#### Data
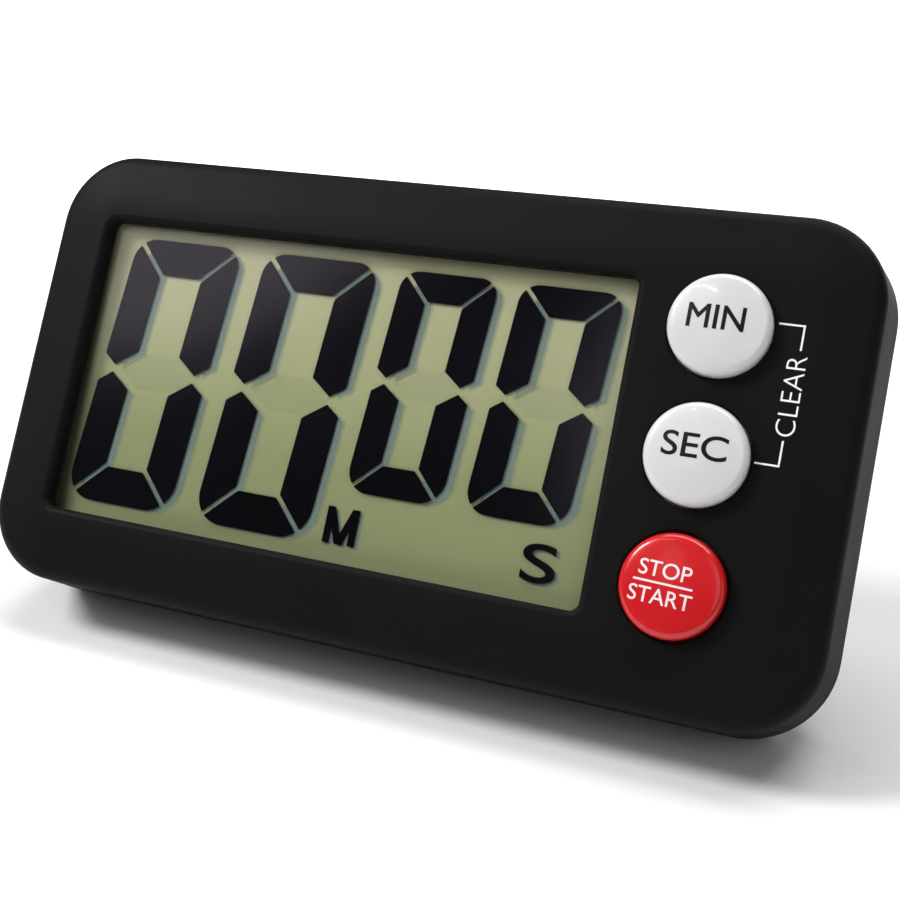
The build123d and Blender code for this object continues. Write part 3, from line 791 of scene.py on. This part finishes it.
caps = {
    "radius": 6.35, "crown": 0.6, "rounding": 0.9, "stand": 1.6, "flange": 7.55, "flangeTop": -2.3,
    "flangeBottom": -3.1, "stem": 1.9, "steps": 128, "domeSteps": 12, "edgeSteps": 8,
    "print": 0.02, "printCell": 0.4, "printCells": 14,
}


def domeHeight(distance):  # height of the cap's domed top at a distance from its middle
    ball = (caps["radius"] ** 2 + caps["crown"] ** 2) / (2 * caps["crown"])
    return caps["stand"] + caps["crown"] - ball + sqrt(ball ** 2 - distance ** 2)


def makeCap(node, body, slot):
    low, high = faceBox(node)
    x, y = (low.x + high.x) / 2, (low.y + high.y) / 2
    rounding = caps["rounding"]
    edge = caps["radius"] - rounding
    slope = edge / (caps["radius"] ** 2 + caps["crown"] ** 2) * 2 * caps["crown"]
    distances = [edge * i / caps["domeSteps"] for i in range(caps["domeSteps"] + 1)]
    profile = [(distance, domeHeight(distance)) for distance in distances]
    for i in range(1, caps["edgeSteps"] + 1):
        part = i / caps["edgeSteps"]
        angle = slope + (radians(90) - slope) * part
        reach = edge + rounding * sin(angle) - rounding * sin(slope) * (1 - part)
        profile.append((reach, domeHeight(edge) - rounding * (cos(slope) - cos(angle))))
    profile += [(caps["radius"], caps["flangeTop"]), (caps["flange"], caps["flangeTop"]),
                (caps["flange"], caps["flangeBottom"]), (caps["stem"], caps["flangeBottom"]),
                (caps["stem"], low.z), (0, low.z)]
    bm = bmesh.new()
    points = [bm.verts.new((px, 0, pz)) for px, pz in profile]
    for first, second in zip(points, points[1:]):
        bm.edges.new((first, second))
    bmesh.ops.spin(
        bm, geom=bm.verts[:] + bm.edges[:], cent=(0, 0, 0), axis=(0, 0, 1), angle=radians(360),
        steps=caps["steps"], use_merge=True,
    )
    bmesh.ops.remove_doubles(bm, verts=bm.verts, dist=1e-5)
    bmesh.ops.recalc_face_normals(bm, faces=bm.faces)
    bmesh.ops.translate(bm, vec=(x, y, 0), verts=bm.verts)
    name = node.replace("_button", "Cap").replace("_s", "S")
    cap = finishPiece(name, bm, body, finishes[slot], smooth=40)
    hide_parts(node)
    return x, y


# Printing follows the dome: the flat words are cut into small cells and each point is lifted.
def printOnCap(name, bm, x, y, body, material):
    cells = caps["printCells"]
    for normal in (Vector((1, 0, 0)), Vector((0, 1, 0))):
        for step in range(-cells, cells + 1):
            place = normal * (step * caps["printCell"])
            geometry = bm.verts[:] + bm.edges[:] + bm.faces[:]
            bmesh.ops.bisect_plane(bm, geom=geometry, plane_co=place, plane_no=normal, dist=1e-6)
    for vert in bm.verts:
        vert.co.z = domeHeight(vert.co.xy.length) + caps["print"]
    bmesh.ops.triangulate(bm, faces=bm.faces)
    bmesh.ops.recalc_face_normals(bm, faces=bm.faces)
    if sum(face.normal.z for face in bm.faces) < 0:
        bmesh.ops.reverse_faces(bm, faces=bm.faces)
    bmesh.ops.translate(bm, vec=(x, y, 0), verts=bm.verts)
    finishPiece(name, bm, body, material)


legends = {  # millimetres from each cap's middle
    "min": {"word": "MIN", "width": 7.0, "height": 3.0, "weight": 0.05, "place": (-0.35, 0.65)},
    "sec": {"word": "SEC", "width": 7.9, "height": 3.05, "weight": 0.04, "place": (-0.1, 0.83)},
    "stop": {"word": "STOP", "width": 6.35, "height": 1.9, "weight": 0.015, "place": (-0.87, 1.65)},
    "start": {"word": "START", "width": 7.65, "height": 1.9, "weight": 0.015, "place": (-0.9, -1.57)},
    "line": (7.2, 0.26, (-0.88, 0.04)), "redTurn": -2.2,
}


def capWord(key):
    look = legends[key]
    word = flatWord(look["word"], look["width"], look["height"], look["weight"])
    return moveFlat(word, *look["place"])


for key in ("min", "sec"):
    x, y = makeCap(f"{key}_button", f"{key}_key", "button_white")
    printOnCap(f"{key}Legend", capWord(key), x, y, f"{key}_key", printDark)
x, y = makeCap("start_stop_button", "start_stop_key", "button_red")
redWords = joinFlat([capWord("stop"), capWord("start"), flatBar(*legends["line"])])
redTurn = Matrix.Rotation(radians(legends["redTurn"]), 3, "Z")
bmesh.ops.rotate(redWords, cent=(*legends["line"][2], 0), matrix=redTurn, verts=redWords.verts)
printOnCap("startStopLegend", redWords, x, y, "start_stop_key", printPale)
print("buttons made")

stand = {"softEdge": 0.22, "cornerAngle": 40, "shortest": 0.9, "smooth": 12}


# A moulded plate's edges are never sharp: a merged copy of the stand gets a small rounding.
def makeStand(node="kickstand"):
    bm = bmesh.new()
    bm.from_mesh(nodes[node].data)
    bmesh.ops.remove_doubles(bm, verts=bm.verts, dist=1e-6)
    bmesh.ops.transform(bm, matrix=toFace, verts=bm.verts)
    bmesh.ops.dissolve_limit(bm, angle_limit=radians(1), verts=bm.verts, edges=bm.edges)
    corner = radians(stand["cornerAngle"])
    edges = [e for e in bm.edges if len(e.link_faces) == 2 and e.calc_face_angle() > corner]
    edges = [e for e in edges if e.calc_length() > stand["shortest"]]
    bmesh.ops.bevel(
        bm, geom=edges, offset=stand["softEdge"], affect="EDGES", segments=3, profile=0.5,
        material=-1, clamp_overlap=True,
    )
    bmesh.ops.triangulate(bm, faces=[face for face in bm.faces if len(face.verts) > 4])
    slot = slotOf[node]
    piece = finishPiece("standPlate", bm, "stand", finishes[slot], smooth=stand["smooth"])
    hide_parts(node)


makeStand()
print("stand made")

clearMark = {
    "word": "CLEAR", "length": 9.8, "height": 2.3, "weight": -0.045, "place": (60.07, 8.7),
    "left": 57.25, "line": 0.23, "lift": 0.012, "thickness": 0.01,
    "arms": ((60.4, 17.24, 14.23), (60.2, 0.19, 3.25)),  # each arm's right end, height and end
}


# The bracket that joins the two white buttons, with its word reading upwards.
def makeClearMark():
    look = clearMark
    wide = look["line"]
    word = flatWord(look["word"], look["length"], look["height"], look["weight"])
    pieces = [moveFlat(word, *look["place"], turn=90)]
    for right, edge, end in look["arms"]:
        bar = right - look["left"]
        pieces.append(flatBar(bar, wide, (look["left"] + bar / 2, edge)))
        pieces.append(flatBar(wide, abs(edge - end), (right - wide / 2, (edge + end) / 2)))
    mark = joinFlat(pieces)
    moveFlat(mark, windowX, 0, look["lift"])
    thicken(mark, look["thickness"])
    finishPiece("clearLegend", mark, "case", printWhite)


makeClearMark()
print("printing made")

studio = {
    "floor": (0.86, 0.86, 0.86), "room": 0.08, "camera": 1.0, "fade": (0.08, 0.4),
    "softboxes": {  # face place in mm, size in metres, watts
        "keyLight": ((-700, 520, 560), (0.3, 0.3), 8.6),
        "roundCard": ((-440, 290, 480), (0.456, 0.456), 0.82),
        "sideCard": ((-60, 80, 480), (0.1, 0.16), 0.035),
        "topLight": ((60, 760, 160), (0.8, 0.4), 5.0),
        "frontFill": ((420, 120, 620), (0.5, 0.5), 0.7),
        "stripLight": ((-140, 300, 480), (0.12, 0.008), 0.09),
        "rearFill": ((180, 620, -680), (0.6, 0.6), 3.6),
        "rightCard": ((640, 60, 60), (0.3, 0.4), 0.2),
    },
}


def makeFloor():
    material, tree, shader = newMaterial("floorPaper")
    grain = placeGroup(tree, mouldGrain, Grain=900.0, Patch=6.0)
    paler = tuple(part * 1.02 for part in studio["floor"])
    paint(tree, shader, mixColour(tree, grain["Patches"], studio["floor"], paler))
    shader.inputs["Roughness"].default_value = 0.9
    shader.inputs["Specular IOR Level"].default_value = 0.1
    path = addNode(tree, "ShaderNodeLightPath")  # the paper fades into the white room behind
    away = addNode(tree, "ShaderNodeVectorMath", {0: objectCoords(tree)}, operation="LENGTH")
    glow = mapRange(tree, away.outputs["Value"], studio["fade"], (0, 1), "SMOOTHSTEP")
    glow = calculate(tree, "MULTIPLY", glow, path.outputs["Is Camera Ray"])
    shader.inputs["Emission Color"].default_value = (1, 1, 1, 1)
    tree.links.new(glow, shader.inputs["Emission Strength"])
    bm = bmesh.new()
    bmesh.ops.create_grid(bm, x_segments=1, y_segments=1, size=3.0)
    mesh = bpy.data.meshes.new("studioFloor")
    bm.to_mesh(mesh)
    bm.free()
    mesh.materials.append(material)
    floor = bpy.data.objects.new("studioFloor", mesh)
    scene.collection.objects.link(floor)


def makeRoom():  # white to look at, dim to light with
    world = bpy.data.worlds.new("studioRoom")
    scene.world = world
    world.use_nodes = True
    background = world.node_tree.nodes["Background"]
    background.inputs["Color"].default_value = (1, 1, 1, 1)
    seen = addNode(world.node_tree, "ShaderNodeLightPath").outputs["Is Camera Ray"]
    level = mapRange(world.node_tree, seen, (0, 1), (studio["room"], studio["camera"]))
    world.node_tree.links.new(level, background.inputs["Strength"])


def addSoftbox(name, place, size, power):
    light = bpy.data.lights.new(name, "AREA")
    light.shape = "ELLIPSE" if "Card" in name else "RECTANGLE"
    light.size, light.size_y = size
    light.energy = power
    obj = bpy.data.objects.new(name, light)
    scene.collection.objects.link(obj)
    obj.location = facePlane @ Vector(place)
    aim = facePlane.translation - obj.location
    obj.rotation_euler = aim.to_track_quat("-Z", "Y").to_euler()


makeFloor()
makeRoom()
for name, (place, size, power) in studio["softboxes"].items():
    addSoftbox(name, place, size, power)

# Places on the drawing board.
cameraSetup = {"place": (68.6, -21.3, 158.6), "aim": (9.18, -4.16, 0.0), "lens": 53.26}


def makeCamera():
    camera = bpy.data.cameras.new("studioCamera")
    camera.lens = cameraSetup["lens"]
    camera.sensor_width = 36
    camera.clip_start = 0.005
    obj = bpy.data.objects.new("studioCamera", camera)
    scene.collection.objects.link(obj)
    obj.location = facePlane @ Vector(cameraSetup["place"])
    aim = facePlane @ Vector(cameraSetup["aim"]) - obj.location
    obj.rotation_euler = aim.to_track_quat("-Z", "Y").to_euler()
    scene.camera = obj


makeCamera()
scene.view_settings.view_transform = "Standard"
print("studio and camera set")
########
What you are asked to do
Take the lines above from the first through the one containing "distance ** 2)" and reproduce them exactly; include nothing else.

Answer below
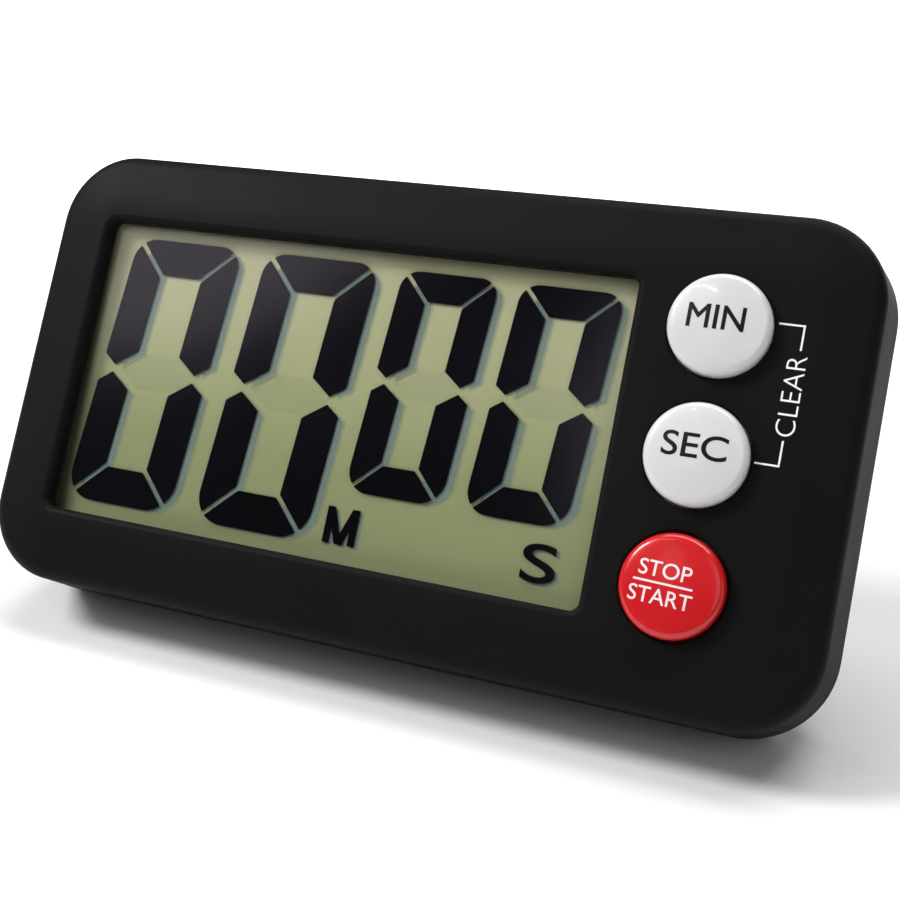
The build123d and Blender code for this object continues. Write part 3, from line 791 of scene.py on. This part finishes it.
caps = {
    "radius": 6.35, "crown": 0.6, "rounding": 0.9, "stand": 1.6, "flange": 7.55, "flangeTop": -2.3,
    "flangeBottom": -3.1, "stem": 1.9, "steps": 128, "domeSteps": 12, "edgeSteps": 8,
    "print": 0.02, "printCell": 0.4, "printCells": 14,
}


def domeHeight(distance):  # height of the cap's domed top at a distance from its middle
    ball = (caps["radius"] ** 2 + caps["crown"] ** 2) / (2 * caps["crown"])
    return caps["stand"] + caps["crown"] - ball + sqrt(ball ** 2 - distance ** 2)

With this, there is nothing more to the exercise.